Summary: Forms That Feel Fast, Even When Systems Aren’t

Latency-aware form design is about owning the parts of the experience you can control:

  • Decouple user completion from system completion. Capture data quickly, confirm immediately, and let slow work happen in the background.
  • Design for perceived performance. Use clear states, thoughtful progress indicators, and reassuring copy to make waits feel intentional, not broken.
  • Handle errors gracefully. Preserve input, offer simple retries, and communicate in plain language.
  • Choose flow patterns that hide latency. Use multi-step flows, local validation, and batched backend calls to keep the form itself feeling responsive.
  • Use themes and systems to standardize good behavior. Build latency-aware patterns into your design system and Ezpa.ge themes.
  • Feed latency data back into your ops. Track where waits hurt most and use Sheets-driven workflows to improve over time.

You may not be able to make every dependency faster. But you can absolutely make the experience of working with your product feel reliable, calm, and respectful of your users’ time.
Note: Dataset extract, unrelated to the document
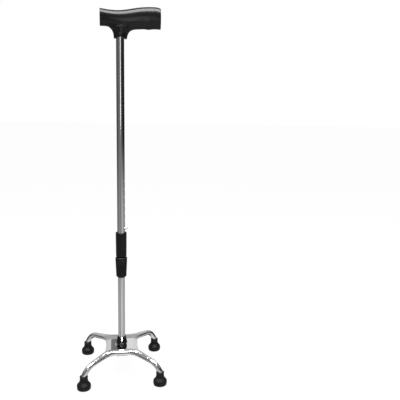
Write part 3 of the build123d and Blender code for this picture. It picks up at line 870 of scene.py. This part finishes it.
def notch_front(obj, low, high, front, back):
    """Cuts a V down the front of a collar, NOTCH_W wide at high and all but closed at low."""
    half = NOTCH_W / 2
    outline = ((-half, high), (half, high), (NOTCH_TIP, low), (-NOTCH_TIP, low))
    points = [(x, y, z) for y in (front, back) for x, z in outline]
    count = len(outline)
    faces = [tuple(range(count)), tuple(range(2 * count - 1, count - 1, -1))]
    faces += [(k, k + count, (k + 1) % count + count, (k + 1) % count) for k in range(count)]
    wedge = mesh_object("notch_cutter", points, faces, "grip_plastic")
    tidy_normals(wedge)
    cut_out = obj.modifiers.new("notch", "BOOLEAN")
    cut_out.operation = "DIFFERENCE"
    cut_out.solver = "EXACT"
    cut_out.object = wedge
    bpy.context.view_layer.update()
    shown_now = obj.evaluated_get(bpy.context.evaluated_depsgraph_get())
    shaped = bpy.data.meshes.new_from_object(shown_now)
    obj.modifiers.clear()
    obj.data = shaped
    bpy.data.objects.remove(wedge)
    tidy_normals(obj, EDGE_ANGLE)


def make_boot():
    """The collar round the tube's foot, with a V notch in front."""
    low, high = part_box("base_boot")
    bottom, top, wide = low.z / MM, high.z / MM, high.x / MM - BOOT_FIT
    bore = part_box("lower_tube")[1].x / MM + BOOT_FIT
    seat = bottom + BOSS_RISE + FIT
    profile = rounded([
        (bore, seat, 0), (10.6, seat, 1.0), (wide, seat + 3.4, 3.0), (wide - 0.5, seat + 8.0, 5.0),
        (11.6, top - 5.0, 4.0), (11.0, top - 1.0, 0.8), (10.4, top - FIT, 0.5),
        (bore + 0.2, top - 0.5, 0.3), (bore, top - 2.0, 0),
    ], 5)
    obj = revolved("tube_boot", profile, (0, 0), "grip_plastic")
    notch_front(obj, seat + 7.0, top + 1.0, -wide - 2.0, -bore + 3.0)
    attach(obj, "base")
    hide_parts("base_boot")


make_boot()

# ---- lock nut ------------------------------------------------------------------------------
KNURL_COUNT = 40
KNURL_DEPTH = 0.42
KNURL_LEAN = 0.075
KNURL_WIDTH = 0.45
NUT_TURNS, NUT_ROWS = 480, 150
NUT_FIT = 0.03
# Heights are up from the nut's bottom, and drops are down from its top.
NUT_LOW_R = 12.9
NUT_CONE_FROM, NUT_CONE = 4.0, 42.0
NUT_NOSE, NUT_NOSE_IN, NUT_NOSE_POWER = 5.0, 4.2, 2.2
NUT_RIM, NUT_RIM_IN = 1.6, 1.4
KNURL_FROM, KNURL_FADE_IN = 3.5, 2.5
KNURL_TOP_DROP, KNURL_FADE_OUT = 6.5, 1.0
GROOVE_DROPS, GROOVE_DEPTH = (-7.2, -6.2), 0.5
NUT_BORE_R, NUT_THREAD_R, NUT_SHELF = 11.45, 9.35, 8.4
NUT_ANGLE = 50


def clamped(value):
    return min(max(value, 0), 1)


def strips(start, rows, turns):
    """Faces between each column of rows points and the next, all the way round."""
    faces = []
    for k in range(turns):
        here, there = start + k * rows, start + (k + 1) % turns * rows
        for row in range(rows - 1):
            faces.append((here + row, there + row, there + row + 1, here + row + 1))
    return faces


def make_nut():
    """The lock nut with a fine diamond knurl between a plain top band and a rounded nose."""
    low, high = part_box("lock_nut")
    bottom, top, wide = low.z / MM, high.z / MM, high.x / MM - NUT_FIT
    tall = top - bottom
    rows = NUT_ROWS
    points, faces = [], []
    for k in range(NUT_TURNS):
        angle = 2 * math.pi * k / NUT_TURNS
        for share in np.linspace(0, 1, rows):
            z = bottom + share * tall
            up = z - bottom
            body = NUT_LOW_R + (wide - NUT_LOW_R) * clamped((up - NUT_CONE_FROM) / NUT_CONE)
            body -= NUT_NOSE_IN * (1 - min(up / NUT_NOSE, 1)) ** NUT_NOSE_POWER
            rim = max(0.0, up - tall + NUT_RIM)
            body -= NUT_RIM_IN * (rim / NUT_RIM) ** 2
            zone = clamped((up - KNURL_FROM) / KNURL_FADE_IN)
            zone *= clamped((tall - KNURL_TOP_DROP - up) / KNURL_FADE_OUT)
            first = abs(math.sin(KNURL_COUNT / 2 * (angle + KNURL_LEAN * up)))
            second = abs(math.sin(KNURL_COUNT / 2 * (angle - KNURL_LEAN * up)))
            groove = 1 - min(min(first, second) / KNURL_WIDTH, 1)
            band = GROOVE_DEPTH if GROOVE_DROPS[0] < up - tall < GROOVE_DROPS[1] else 0.0
            radius = body - zone * KNURL_DEPTH * groove - band
            points.append((radius * math.cos(angle), radius * math.sin(angle), z))
    base = len(points)
    shelf = bottom + NUT_SHELF
    inner = ((NUT_BORE_R, top), (NUT_BORE_R, shelf), (NUT_THREAD_R, shelf), (NUT_THREAD_R, bottom + FIT))
    points += turned(inner, NUT_TURNS)
    faces = strips(0, rows, NUT_TURNS) + strips(base, len(inner), NUT_TURNS)
    for k in range(NUT_TURNS):
        after = (k + 1) % NUT_TURNS
        here, there = base + k * len(inner), base + after * len(inner)
        outer_here, outer_there = k * rows, after * rows
        faces.append((outer_here + rows - 1, outer_there + rows - 1, there, here))
        faces.append((here + 3, there + 3, outer_there, outer_here))
    obj = mesh_object("knurled_nut", points, faces, "collar_plastic")
    tidy_normals(obj, NUT_ANGLE)
    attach(obj, "lock_nut")
    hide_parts("lock_nut")


make_nut()

# ---- leaf spring ---------------------------------------------------------------------------
SPRING_THICK = 0.6
SPRING_FIT = 0.02
SPRING_ANGLE = 40


def make_spring():
    """The V-shaped leaf spring behind the button, made in one fixed shape."""
    low, high = (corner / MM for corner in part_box("snap_spring"))
    half = SPRING_THICK / 2
    wall, arm = low.x + half, high.x - half
    route = [
        (arm, high.z), (arm, low.z + 32.0), (arm - 0.6, low.z + 28.0), (2.4, low.z + 2.4),
        (1.0, low.z + half), (-3.6, low.z + half), (-5.0, low.z + 2.2), (wall, low.z + 26.0),
        (wall, high.z),
    ]
    route = [Vector(point) for point in route]
    sides = []
    for k, here in enumerate(route):
        along = (route[min(k + 1, len(route) - 1)] - route[max(k - 1, 0)]).normalized()
        across = Vector((along.y, -along.x)) * half
        sides.append((here + across, here - across))
    edges = (low.y + SPRING_FIT, high.y - SPRING_FIT)
    points = [(p.x, y, p.y) for pair in sides for p in pair for y in edges]
    faces = [(0, 1, 3, 2), tuple(len(points) - 4 + k for k in (2, 3, 1, 0))]
    for k in range(len(route) - 1):
        here, there = 4 * k, 4 * k + 4
        for first, second in ((0, 1), (1, 3), (3, 2), (2, 0)):
            faces.append((here + first, there + first, there + second, here + second))
    obj = mesh_object("leaf_spring", points, faces, "spring_metal")
    tidy_normals(obj, SPRING_ANGLE)
    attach(obj, "base")
    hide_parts("snap_spring")
    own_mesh(obj)


make_spring()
Your Next Step: Ship One Latency-Aware Form This Week

You don’t need a full redesign to start.

Pick one high-impact form—demo request, onboarding intake, partner application—and:

  1. Move submissions into a fast store first.
    • Use Ezpa.ge with real-time Google Sheets syncing as your initial destination.
  2. Add clear submit states.
    • Instant button feedback, a short progress cue, and a confident success message.
  3. Write one great fallback path.
    • A specific, friendly error message that preserves input and offers a simple retry.

Ship that version. Watch completion rates, error logs, and support tickets for two weeks. Then iterate.

If you’re using Ezpa.ge already, open your highest-value form and ask:

“Where does the user feel the wait—and what can I do in the next hour to make that moment calmer, clearer, and more trustworthy?”

That’s how latency-aware design starts: not with a big infrastructure project, but with one form that respects your users’ time, even when your backend can’t.